» Task instructions
Nothing but the lines from the one containing "make_base_moulding()" down to the one containing "bpy.context.scene.collection.objects.link(empty)", both included, should be echoed, and each exactly as it stands.
* * * * * * * * *
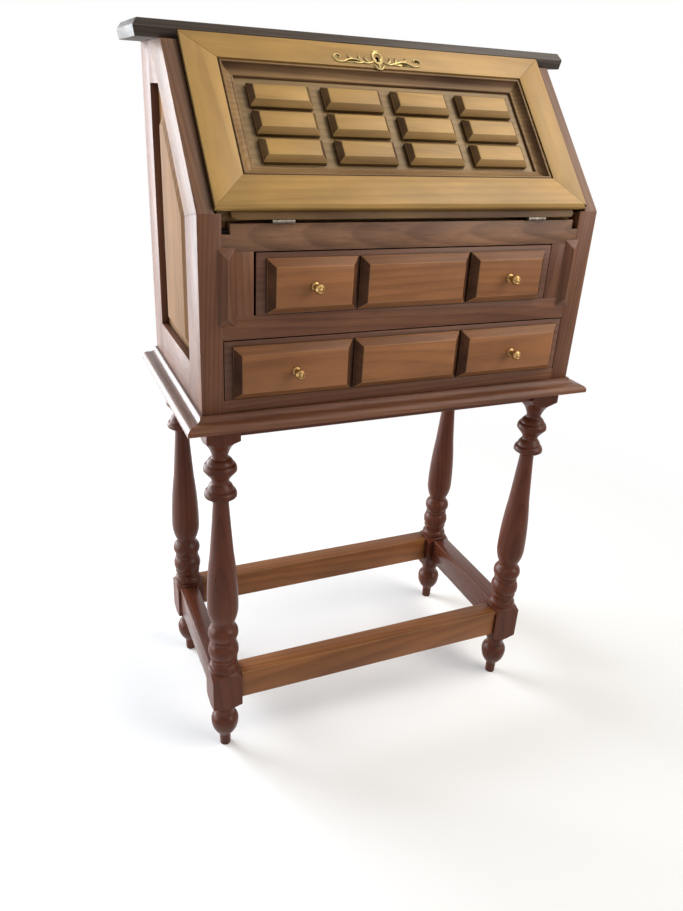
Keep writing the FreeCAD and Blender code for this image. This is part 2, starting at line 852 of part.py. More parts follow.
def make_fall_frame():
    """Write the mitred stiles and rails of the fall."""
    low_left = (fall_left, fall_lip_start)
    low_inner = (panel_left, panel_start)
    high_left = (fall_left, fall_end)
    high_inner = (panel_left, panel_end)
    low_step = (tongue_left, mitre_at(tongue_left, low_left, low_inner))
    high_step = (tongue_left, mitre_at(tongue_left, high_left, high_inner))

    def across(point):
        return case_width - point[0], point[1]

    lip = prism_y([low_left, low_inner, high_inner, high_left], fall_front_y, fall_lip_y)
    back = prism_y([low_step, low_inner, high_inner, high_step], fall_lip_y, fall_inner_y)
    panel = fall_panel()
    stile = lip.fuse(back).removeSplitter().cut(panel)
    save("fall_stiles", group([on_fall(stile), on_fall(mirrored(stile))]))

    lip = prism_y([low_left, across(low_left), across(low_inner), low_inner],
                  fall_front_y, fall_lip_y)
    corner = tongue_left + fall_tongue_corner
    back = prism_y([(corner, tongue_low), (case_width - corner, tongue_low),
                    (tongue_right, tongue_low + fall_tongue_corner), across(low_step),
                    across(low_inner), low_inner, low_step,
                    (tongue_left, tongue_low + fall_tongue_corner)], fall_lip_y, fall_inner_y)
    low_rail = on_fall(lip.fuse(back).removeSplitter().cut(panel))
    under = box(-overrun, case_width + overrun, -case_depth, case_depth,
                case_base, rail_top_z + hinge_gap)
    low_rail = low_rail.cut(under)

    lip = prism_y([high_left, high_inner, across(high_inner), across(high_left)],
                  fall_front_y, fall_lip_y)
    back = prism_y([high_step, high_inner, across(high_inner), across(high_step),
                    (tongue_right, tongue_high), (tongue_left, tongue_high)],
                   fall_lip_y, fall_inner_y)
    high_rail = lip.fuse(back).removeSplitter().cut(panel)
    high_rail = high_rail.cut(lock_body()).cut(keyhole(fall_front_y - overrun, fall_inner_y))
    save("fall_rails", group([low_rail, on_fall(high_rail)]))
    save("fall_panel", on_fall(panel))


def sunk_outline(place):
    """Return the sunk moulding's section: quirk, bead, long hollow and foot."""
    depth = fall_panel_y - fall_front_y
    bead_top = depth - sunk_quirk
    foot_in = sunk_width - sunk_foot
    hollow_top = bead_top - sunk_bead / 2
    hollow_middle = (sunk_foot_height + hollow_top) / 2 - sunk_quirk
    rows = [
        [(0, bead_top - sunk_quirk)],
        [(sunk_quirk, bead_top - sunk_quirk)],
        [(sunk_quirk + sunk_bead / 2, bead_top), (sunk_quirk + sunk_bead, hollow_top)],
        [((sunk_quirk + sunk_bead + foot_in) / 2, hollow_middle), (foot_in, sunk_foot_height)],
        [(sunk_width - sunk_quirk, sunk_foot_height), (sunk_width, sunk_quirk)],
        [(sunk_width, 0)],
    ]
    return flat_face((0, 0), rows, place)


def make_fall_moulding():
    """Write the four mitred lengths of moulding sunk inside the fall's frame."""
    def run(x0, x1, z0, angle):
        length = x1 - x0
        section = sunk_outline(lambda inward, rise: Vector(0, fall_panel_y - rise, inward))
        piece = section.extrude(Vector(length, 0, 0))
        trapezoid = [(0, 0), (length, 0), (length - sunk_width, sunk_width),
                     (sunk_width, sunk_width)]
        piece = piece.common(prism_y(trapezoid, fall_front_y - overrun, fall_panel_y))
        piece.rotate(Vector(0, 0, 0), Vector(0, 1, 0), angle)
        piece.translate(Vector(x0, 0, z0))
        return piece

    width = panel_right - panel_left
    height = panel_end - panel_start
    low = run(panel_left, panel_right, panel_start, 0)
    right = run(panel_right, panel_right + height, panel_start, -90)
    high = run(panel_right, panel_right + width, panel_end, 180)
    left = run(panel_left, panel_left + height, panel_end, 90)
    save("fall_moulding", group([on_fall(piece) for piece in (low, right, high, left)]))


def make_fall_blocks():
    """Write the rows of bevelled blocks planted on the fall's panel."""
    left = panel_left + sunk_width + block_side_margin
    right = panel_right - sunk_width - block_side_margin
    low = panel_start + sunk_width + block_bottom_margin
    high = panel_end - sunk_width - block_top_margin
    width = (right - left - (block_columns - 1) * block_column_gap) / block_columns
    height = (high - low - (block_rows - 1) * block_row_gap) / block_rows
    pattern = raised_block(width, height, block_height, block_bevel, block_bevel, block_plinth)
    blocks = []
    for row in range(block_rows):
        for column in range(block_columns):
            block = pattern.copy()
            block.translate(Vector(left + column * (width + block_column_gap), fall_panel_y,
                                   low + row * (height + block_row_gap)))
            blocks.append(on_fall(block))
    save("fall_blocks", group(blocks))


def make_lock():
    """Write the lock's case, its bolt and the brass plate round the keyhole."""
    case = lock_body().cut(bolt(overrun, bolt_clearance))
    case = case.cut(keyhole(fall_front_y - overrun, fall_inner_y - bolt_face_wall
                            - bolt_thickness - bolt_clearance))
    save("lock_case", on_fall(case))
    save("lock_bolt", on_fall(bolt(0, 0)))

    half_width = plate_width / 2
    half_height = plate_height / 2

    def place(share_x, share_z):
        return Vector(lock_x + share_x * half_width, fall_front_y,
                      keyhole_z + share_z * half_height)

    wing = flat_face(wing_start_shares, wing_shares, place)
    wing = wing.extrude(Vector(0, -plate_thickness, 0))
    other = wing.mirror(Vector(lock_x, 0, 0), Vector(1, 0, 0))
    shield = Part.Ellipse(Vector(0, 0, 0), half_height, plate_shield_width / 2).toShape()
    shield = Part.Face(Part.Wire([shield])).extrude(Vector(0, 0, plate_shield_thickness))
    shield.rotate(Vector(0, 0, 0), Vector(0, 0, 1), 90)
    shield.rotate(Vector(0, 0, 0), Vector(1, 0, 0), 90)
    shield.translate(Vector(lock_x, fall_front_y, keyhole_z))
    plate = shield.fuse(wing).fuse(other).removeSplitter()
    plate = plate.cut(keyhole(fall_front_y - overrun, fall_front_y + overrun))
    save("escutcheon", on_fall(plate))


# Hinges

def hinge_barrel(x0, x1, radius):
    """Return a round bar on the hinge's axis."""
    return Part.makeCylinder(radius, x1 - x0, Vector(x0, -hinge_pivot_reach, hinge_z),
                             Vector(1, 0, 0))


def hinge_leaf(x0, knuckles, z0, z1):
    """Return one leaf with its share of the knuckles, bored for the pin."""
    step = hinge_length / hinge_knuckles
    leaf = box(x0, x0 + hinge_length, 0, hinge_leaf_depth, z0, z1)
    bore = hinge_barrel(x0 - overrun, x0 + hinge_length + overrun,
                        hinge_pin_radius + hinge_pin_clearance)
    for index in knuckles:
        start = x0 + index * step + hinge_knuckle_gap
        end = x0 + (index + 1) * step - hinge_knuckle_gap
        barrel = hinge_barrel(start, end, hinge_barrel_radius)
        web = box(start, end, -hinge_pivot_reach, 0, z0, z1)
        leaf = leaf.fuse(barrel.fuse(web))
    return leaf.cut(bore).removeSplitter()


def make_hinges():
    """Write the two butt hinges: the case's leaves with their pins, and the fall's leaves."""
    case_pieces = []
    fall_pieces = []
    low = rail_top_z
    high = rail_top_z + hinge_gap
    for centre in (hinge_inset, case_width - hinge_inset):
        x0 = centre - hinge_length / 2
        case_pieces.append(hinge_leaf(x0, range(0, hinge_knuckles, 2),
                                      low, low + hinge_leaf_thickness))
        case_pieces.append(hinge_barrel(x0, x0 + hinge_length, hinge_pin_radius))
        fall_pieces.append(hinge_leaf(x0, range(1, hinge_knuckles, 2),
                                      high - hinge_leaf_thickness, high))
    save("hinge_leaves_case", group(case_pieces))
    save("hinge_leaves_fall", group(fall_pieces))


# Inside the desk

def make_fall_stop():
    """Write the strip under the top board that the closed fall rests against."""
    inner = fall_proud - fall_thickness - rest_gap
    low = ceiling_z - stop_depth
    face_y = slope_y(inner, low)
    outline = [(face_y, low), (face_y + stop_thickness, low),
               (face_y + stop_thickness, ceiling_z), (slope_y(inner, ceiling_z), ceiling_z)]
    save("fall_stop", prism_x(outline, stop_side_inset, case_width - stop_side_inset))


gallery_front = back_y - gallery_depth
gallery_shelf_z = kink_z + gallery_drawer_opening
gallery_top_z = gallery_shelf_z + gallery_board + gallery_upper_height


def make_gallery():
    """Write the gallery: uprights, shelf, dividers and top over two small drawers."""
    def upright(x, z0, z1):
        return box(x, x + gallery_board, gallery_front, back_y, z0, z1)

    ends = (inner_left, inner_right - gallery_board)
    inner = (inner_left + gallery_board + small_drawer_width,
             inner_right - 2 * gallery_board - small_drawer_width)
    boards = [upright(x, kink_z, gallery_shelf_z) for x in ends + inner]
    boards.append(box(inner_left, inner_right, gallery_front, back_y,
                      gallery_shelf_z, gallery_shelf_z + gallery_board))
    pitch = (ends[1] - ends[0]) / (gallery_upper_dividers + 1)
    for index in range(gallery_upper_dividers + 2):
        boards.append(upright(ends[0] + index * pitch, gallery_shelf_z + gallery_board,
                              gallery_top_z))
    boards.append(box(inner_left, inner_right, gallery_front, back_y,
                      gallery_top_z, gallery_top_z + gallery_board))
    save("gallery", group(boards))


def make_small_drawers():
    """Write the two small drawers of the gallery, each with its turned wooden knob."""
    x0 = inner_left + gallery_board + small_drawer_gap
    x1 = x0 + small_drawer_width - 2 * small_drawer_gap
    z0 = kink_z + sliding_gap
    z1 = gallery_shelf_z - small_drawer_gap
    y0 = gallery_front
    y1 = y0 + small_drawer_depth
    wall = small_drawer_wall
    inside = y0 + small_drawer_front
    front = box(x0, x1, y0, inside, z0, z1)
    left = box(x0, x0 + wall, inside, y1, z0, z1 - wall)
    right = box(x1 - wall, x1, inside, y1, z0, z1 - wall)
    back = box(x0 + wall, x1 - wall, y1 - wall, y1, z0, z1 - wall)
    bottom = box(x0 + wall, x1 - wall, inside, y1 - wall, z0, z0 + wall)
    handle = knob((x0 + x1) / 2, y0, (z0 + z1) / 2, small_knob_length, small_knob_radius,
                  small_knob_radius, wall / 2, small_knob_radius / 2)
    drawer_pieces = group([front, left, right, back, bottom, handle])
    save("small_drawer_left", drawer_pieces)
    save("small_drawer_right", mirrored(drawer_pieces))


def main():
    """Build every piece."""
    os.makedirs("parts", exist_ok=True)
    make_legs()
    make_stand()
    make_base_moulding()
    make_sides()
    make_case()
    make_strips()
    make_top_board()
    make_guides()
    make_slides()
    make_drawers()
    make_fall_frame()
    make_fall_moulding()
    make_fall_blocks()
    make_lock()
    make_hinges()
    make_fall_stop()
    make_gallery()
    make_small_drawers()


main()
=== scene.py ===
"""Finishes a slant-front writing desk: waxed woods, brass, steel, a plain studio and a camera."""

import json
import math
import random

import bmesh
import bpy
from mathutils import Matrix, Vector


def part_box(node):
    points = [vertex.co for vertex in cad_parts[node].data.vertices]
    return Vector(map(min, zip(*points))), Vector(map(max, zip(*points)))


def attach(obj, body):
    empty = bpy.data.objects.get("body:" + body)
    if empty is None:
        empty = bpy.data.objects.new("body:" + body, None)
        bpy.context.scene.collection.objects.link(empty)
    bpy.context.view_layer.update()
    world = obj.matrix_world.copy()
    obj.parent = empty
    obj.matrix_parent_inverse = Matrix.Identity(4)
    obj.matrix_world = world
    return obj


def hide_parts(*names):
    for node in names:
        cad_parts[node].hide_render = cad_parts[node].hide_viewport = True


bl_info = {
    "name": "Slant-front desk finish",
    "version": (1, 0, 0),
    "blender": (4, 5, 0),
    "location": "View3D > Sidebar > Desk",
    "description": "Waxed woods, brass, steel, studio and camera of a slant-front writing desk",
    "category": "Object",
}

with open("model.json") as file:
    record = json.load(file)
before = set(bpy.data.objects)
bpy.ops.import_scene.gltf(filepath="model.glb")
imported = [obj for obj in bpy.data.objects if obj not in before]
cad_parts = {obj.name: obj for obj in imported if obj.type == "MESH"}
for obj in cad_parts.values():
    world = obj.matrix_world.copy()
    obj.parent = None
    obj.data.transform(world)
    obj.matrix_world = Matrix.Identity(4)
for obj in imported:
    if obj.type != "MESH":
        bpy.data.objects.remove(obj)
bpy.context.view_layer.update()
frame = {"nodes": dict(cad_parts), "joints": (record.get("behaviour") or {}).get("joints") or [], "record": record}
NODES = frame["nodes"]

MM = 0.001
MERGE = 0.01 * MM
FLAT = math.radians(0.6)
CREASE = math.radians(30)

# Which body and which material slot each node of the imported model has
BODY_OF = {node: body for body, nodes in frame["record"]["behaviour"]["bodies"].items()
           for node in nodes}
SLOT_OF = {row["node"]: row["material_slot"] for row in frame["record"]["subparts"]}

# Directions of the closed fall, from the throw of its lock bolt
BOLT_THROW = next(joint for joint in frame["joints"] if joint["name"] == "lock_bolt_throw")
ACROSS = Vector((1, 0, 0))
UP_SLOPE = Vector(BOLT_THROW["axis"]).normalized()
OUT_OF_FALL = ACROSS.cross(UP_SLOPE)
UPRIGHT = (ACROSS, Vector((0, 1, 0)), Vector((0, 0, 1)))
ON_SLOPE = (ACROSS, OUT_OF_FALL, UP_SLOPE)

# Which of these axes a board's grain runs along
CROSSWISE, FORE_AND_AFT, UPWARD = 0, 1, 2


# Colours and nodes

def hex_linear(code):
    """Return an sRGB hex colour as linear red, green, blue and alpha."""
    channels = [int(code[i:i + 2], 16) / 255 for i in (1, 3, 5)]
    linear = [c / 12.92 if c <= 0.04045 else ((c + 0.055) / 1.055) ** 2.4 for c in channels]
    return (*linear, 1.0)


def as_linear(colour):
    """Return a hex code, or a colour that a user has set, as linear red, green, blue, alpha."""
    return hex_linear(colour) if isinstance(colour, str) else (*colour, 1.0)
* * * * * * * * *
» Expected output
    make_base_moulding()
    make_sides()
    make_case()
    make_strips()
    make_top_board()
    make_guides()
    make_slides()
    make_drawers()
    make_fall_frame()
    make_fall_moulding()
    make_fall_blocks()
    make_lock()
    make_hinges()
    make_fall_stop()
    make_gallery()
    make_small_drawers()


main()
=== scene.py ===
"""Finishes a slant-front writing desk: waxed woods, brass, steel, a plain studio and a camera."""

import json
import math
import random

import bmesh
import bpy
from mathutils import Matrix, Vector


def part_box(node):
    points = [vertex.co for vertex in cad_parts[node].data.vertices]
    return Vector(map(min, zip(*points))), Vector(map(max, zip(*points)))


def attach(obj, body):
    empty = bpy.data.objects.get("body:" + body)
    if empty is None:
        empty = bpy.data.objects.new("body:" + body, None)
        bpy.context.scene.collection.objects.link(empty)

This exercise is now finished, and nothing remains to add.